Specifically, Hyder’s team is looking at ATP, the source of energy at the cellular level, and how much of it is needed by cells at the synaptic level and beyond. They’ve been able to determine that there’s some metabolic heterogeneity — that is, some cells need more ATP than others. In doing so, they were able to create an “energy budget” of the brain — something that doesn’t just determine how much energy the brain needs, but how much the brain is spending on each cellular and synaptic function.

“We can look at the amount of energy devoted to electrical activity versus the amount to non-signaling activity,” said Adil Akif, a biomedical engineering graduate student in Hyder’s lab, and a co-author of the study. “Or we can look at the amount of energy being used by synapses versus neurons. This energy atlas that we’ve developed allows us to ask in-depth how this crucial resource is used and distributed throughout the brain.”

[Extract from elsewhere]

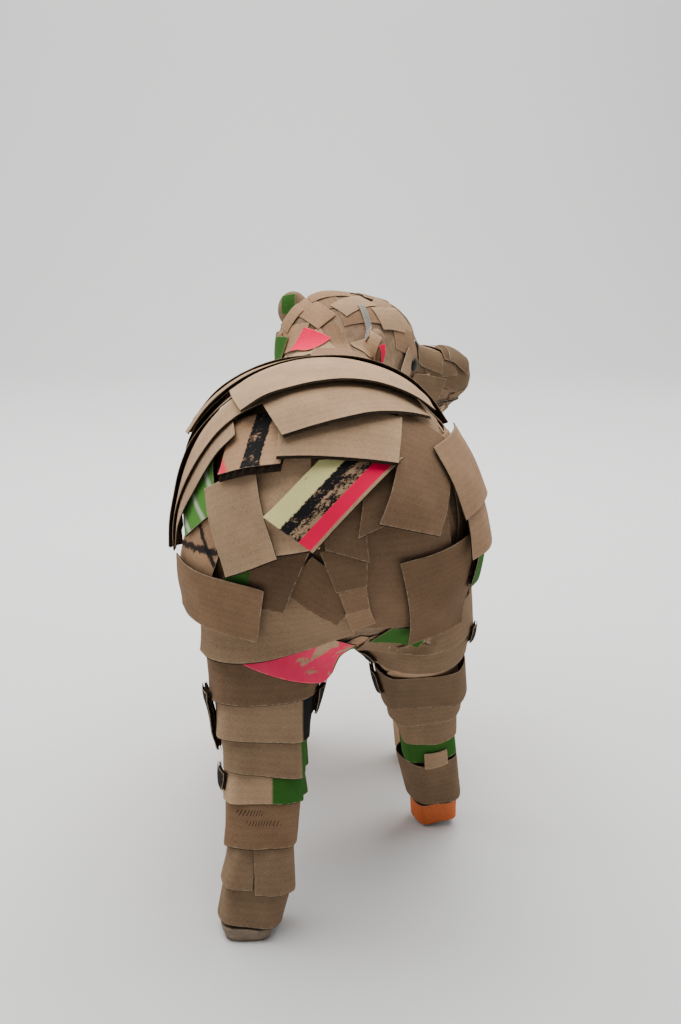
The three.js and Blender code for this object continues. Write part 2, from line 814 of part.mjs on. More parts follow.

It’s a question that could only be asked in the last 15 or so years, thanks in part to the BigBrain Project. That, in turn, is the work of a team of Canadian and German scientists who sliced a human brain into 7,400 sheets and then digitally reconstructed it to create a very high-resolution, 3D cellular map of the human brain.

A few years later, labs at Yale and a few others in the world developed PET measurements of synaptic density, a crucial component of Hyder and team’s Brain Energy Atlas. Further, they teamed up with researchers in Denmark to conduct quantitative measurements of glucose oxidation in the brain.

With these very large sets of data, they can now look into the origin of the brain’s metabolic variations. Besides shedding light on longstanding questions about the human brain, the project may lead to better and more individualized treatment of brain diseases. For example, Hyder said, if a brain lesion suggests that it could be caused by either neurodegeneration or by gliosis, typical medical imaging won’t determine the origin.

“But using our budgets, we can ask ‘What if this lesion was purely due to neuronal degeneration?’ We can test that to give us a more cell-specific idea of the origin of these metabolic dysfunctions.”

Armed with that knowledge, doctors can then determine the best course of therapy.

The brain is a complicated and mysterious organ, and Hyder acknowledges that there’s a lot more to learn about how it works. He hopes that the Brain Energy Atlas will be more widely adopted within the field and used for new studies that will shed more light on brain energetics.

“This field of energy budgets of cells has been a very small subfield in neuroscience, but the true meaning and the true purpose of that field really has been a question mark,” he said. “Other steps will have to follow, but this study is that one first step.”